_Task to complete_
Find the lines containing the word "that" and copy every one of them.

_Material_
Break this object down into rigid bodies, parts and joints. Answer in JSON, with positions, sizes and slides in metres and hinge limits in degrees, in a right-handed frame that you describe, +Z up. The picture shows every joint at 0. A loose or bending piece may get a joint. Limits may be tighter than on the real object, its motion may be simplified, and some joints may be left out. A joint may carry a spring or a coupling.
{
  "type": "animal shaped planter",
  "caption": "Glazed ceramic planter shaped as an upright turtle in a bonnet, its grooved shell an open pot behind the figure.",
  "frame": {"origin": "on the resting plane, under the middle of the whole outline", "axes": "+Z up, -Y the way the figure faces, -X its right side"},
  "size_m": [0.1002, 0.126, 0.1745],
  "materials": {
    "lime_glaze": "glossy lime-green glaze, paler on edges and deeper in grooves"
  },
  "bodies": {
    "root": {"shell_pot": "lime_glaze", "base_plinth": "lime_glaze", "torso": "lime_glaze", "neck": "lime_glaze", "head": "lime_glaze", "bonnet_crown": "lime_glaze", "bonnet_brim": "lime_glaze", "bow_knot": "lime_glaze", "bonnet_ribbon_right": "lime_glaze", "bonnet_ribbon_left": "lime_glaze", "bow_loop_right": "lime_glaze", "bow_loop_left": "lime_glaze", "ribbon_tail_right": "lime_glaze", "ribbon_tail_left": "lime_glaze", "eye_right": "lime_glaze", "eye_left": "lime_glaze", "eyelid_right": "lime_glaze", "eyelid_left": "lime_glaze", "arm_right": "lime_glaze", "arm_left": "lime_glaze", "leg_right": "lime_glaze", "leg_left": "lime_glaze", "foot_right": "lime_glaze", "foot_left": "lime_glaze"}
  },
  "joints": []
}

==

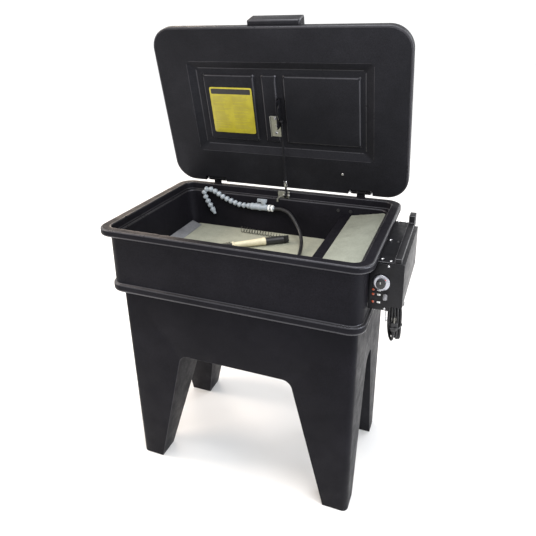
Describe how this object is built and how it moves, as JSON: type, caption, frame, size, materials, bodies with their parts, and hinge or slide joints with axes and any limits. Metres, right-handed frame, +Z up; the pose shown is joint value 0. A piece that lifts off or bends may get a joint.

_Written answer_
Break this object down into rigid bodies, parts and joints. Answer in JSON, with positions, sizes and slides in metres and hinge limits in degrees, in a right-handed frame that you describe, +Z up. The picture shows every joint at 0. A loose or bending piece may get a joint. Limits may be tighter than on the real object, its motion may be simplified, and some joints may be left out. A joint may carry a spring or a coupling.
Describe how this object is built and how it moves, as JSON: type, caption, frame, size, materials, bodies with their parts, and hinge or slide joints with axes and any limits. Metres, right-handed frame, +Z up; the pose shown is joint value 0. A piece that lifts off or bends may get a joint.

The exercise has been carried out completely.